### Data excerpt

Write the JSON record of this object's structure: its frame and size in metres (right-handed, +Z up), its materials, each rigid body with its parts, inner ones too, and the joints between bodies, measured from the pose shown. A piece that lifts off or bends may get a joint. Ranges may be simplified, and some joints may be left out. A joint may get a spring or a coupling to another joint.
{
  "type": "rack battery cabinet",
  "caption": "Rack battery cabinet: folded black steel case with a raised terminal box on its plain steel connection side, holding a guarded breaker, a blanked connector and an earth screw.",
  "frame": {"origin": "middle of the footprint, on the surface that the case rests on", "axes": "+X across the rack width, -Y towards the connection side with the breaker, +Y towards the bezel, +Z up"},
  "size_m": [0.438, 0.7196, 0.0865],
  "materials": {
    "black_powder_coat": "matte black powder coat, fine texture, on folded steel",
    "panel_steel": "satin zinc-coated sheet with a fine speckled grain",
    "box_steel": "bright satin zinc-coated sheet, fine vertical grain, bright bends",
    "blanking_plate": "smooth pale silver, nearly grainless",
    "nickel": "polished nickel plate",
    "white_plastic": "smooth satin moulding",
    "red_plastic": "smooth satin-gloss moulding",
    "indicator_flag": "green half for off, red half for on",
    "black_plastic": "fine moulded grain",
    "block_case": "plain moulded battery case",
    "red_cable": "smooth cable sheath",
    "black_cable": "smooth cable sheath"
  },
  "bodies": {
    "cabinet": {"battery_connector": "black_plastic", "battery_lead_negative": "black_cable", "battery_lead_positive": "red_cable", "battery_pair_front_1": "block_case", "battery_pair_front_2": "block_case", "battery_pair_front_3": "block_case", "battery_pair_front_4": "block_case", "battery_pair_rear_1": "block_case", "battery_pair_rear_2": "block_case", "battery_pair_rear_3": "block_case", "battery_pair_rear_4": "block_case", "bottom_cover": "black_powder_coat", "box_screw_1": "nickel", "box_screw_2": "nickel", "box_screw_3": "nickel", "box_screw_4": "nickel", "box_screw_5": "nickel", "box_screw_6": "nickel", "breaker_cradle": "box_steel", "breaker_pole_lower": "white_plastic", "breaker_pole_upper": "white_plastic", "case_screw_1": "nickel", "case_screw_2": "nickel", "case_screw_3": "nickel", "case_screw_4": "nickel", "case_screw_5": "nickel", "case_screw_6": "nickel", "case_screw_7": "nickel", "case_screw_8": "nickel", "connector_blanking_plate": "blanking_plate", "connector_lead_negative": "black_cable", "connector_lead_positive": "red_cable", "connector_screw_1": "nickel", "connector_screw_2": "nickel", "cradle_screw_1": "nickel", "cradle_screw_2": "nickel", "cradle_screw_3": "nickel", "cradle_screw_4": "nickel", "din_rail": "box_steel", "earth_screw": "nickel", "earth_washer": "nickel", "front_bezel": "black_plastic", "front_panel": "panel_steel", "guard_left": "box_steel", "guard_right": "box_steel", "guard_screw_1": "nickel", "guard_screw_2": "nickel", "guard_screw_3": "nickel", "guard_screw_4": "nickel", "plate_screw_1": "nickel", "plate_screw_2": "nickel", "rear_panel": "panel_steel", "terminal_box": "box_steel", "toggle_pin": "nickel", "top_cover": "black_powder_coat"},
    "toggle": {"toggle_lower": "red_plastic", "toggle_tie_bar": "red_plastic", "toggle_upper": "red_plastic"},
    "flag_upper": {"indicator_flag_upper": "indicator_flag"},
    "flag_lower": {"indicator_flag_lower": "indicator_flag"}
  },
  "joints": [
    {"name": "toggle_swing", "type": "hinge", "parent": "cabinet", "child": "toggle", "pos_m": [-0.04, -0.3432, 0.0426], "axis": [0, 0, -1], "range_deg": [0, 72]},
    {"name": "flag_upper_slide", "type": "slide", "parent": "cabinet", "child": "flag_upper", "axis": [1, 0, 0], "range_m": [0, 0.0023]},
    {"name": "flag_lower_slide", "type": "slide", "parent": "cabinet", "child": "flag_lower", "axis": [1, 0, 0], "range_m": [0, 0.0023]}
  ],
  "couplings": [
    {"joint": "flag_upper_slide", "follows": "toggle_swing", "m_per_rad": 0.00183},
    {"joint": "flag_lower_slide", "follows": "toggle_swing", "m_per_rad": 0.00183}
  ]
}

######

What you are asked to do >> Output the whole listing above again, word for word.

Answer to the task >>
Write the JSON record of this object's structure: its frame and size in metres (right-handed, +Z up), its materials, each rigid body with its parts, inner ones too, and the joints between bodies, measured from the pose shown. A piece that lifts off or bends may get a joint. Ranges may be simplified, and some joints may be left out. A joint may get a spring or a coupling to another joint.
{
  "type": "rack battery cabinet",
  "caption": "Rack battery cabinet: folded black steel case with a raised terminal box on its plain steel connection side, holding a guarded breaker, a blanked connector and an earth screw.",
  "frame": {"origin": "middle of the footprint, on the surface that the case rests on", "axes": "+X across the rack width, -Y towards the connection side with the breaker, +Y towards the bezel, +Z up"},
  "size_m": [0.438, 0.7196, 0.0865],
  "materials": {
    "black_powder_coat": "matte black powder coat, fine texture, on folded steel",
    "panel_steel": "satin zinc-coated sheet with a fine speckled grain",
    "box_steel": "bright satin zinc-coated sheet, fine vertical grain, bright bends",
    "blanking_plate": "smooth pale silver, nearly grainless",
    "nickel": "polished nickel plate",
    "white_plastic": "smooth satin moulding",
    "red_plastic": "smooth satin-gloss moulding",
    "indicator_flag": "green half for off, red half for on",
    "black_plastic": "fine moulded grain",
    "block_case": "plain moulded battery case",
    "red_cable": "smooth cable sheath",
    "black_cable": "smooth cable sheath"
  },
  "bodies": {
    "cabinet": {"battery_connector": "black_plastic", "battery_lead_negative": "black_cable", "battery_lead_positive": "red_cable", "battery_pair_front_1": "block_case", "battery_pair_front_2": "block_case", "battery_pair_front_3": "block_case", "battery_pair_front_4": "block_case", "battery_pair_rear_1": "block_case", "battery_pair_rear_2": "block_case", "battery_pair_rear_3": "block_case", "battery_pair_rear_4": "block_case", "bottom_cover": "black_powder_coat", "box_screw_1": "nickel", "box_screw_2": "nickel", "box_screw_3": "nickel", "box_screw_4": "nickel", "box_screw_5": "nickel", "box_screw_6": "nickel", "breaker_cradle": "box_steel", "breaker_pole_lower": "white_plastic", "breaker_pole_upper": "white_plastic", "case_screw_1": "nickel", "case_screw_2": "nickel", "case_screw_3": "nickel", "case_screw_4": "nickel", "case_screw_5": "nickel", "case_screw_6": "nickel", "case_screw_7": "nickel", "case_screw_8": "nickel", "connector_blanking_plate": "blanking_plate", "connector_lead_negative": "black_cable", "connector_lead_positive": "red_cable", "connector_screw_1": "nickel", "connector_screw_2": "nickel", "cradle_screw_1": "nickel", "cradle_screw_2": "nickel", "cradle_screw_3": "nickel", "cradle_screw_4": "nickel", "din_rail": "box_steel", "earth_screw": "nickel", "earth_washer": "nickel", "front_bezel": "black_plastic", "front_panel": "panel_steel", "guard_left": "box_steel", "guard_right": "box_steel", "guard_screw_1": "nickel", "guard_screw_2": "nickel", "guard_screw_3": "nickel", "guard_screw_4": "nickel", "plate_screw_1": "nickel", "plate_screw_2": "nickel", "rear_panel": "panel_steel", "terminal_box": "box_steel", "toggle_pin": "nickel", "top_cover": "black_powder_coat"},
    "toggle": {"toggle_lower": "red_plastic", "toggle_tie_bar": "red_plastic", "toggle_upper": "red_plastic"},
    "flag_upper": {"indicator_flag_upper": "indicator_flag"},
    "flag_lower": {"indicator_flag_lower": "indicator_flag"}
  },
  "joints": [
    {"name": "toggle_swing", "type": "hinge", "parent": "cabinet", "child": "toggle", "pos_m": [-0.04, -0.3432, 0.0426], "axis": [0, 0, -1], "range_deg": [0, 72]},
    {"name": "flag_upper_slide", "type": "slide", "parent": "cabinet", "child": "flag_upper", "axis": [1, 0, 0], "range_m": [0, 0.0023]},
    {"name": "flag_lower_slide", "type": "slide", "parent": "cabinet", "child": "flag_lower", "axis": [1, 0, 0], "range_m": [0, 0.0023]}
  ],
  "couplings": [
    {"joint": "flag_upper_slide", "follows": "toggle_swing", "m_per_rad": 0.00183},
    {"joint": "flag_lower_slide", "follows": "toggle_swing", "m_per_rad": 0.00183}
  ]
}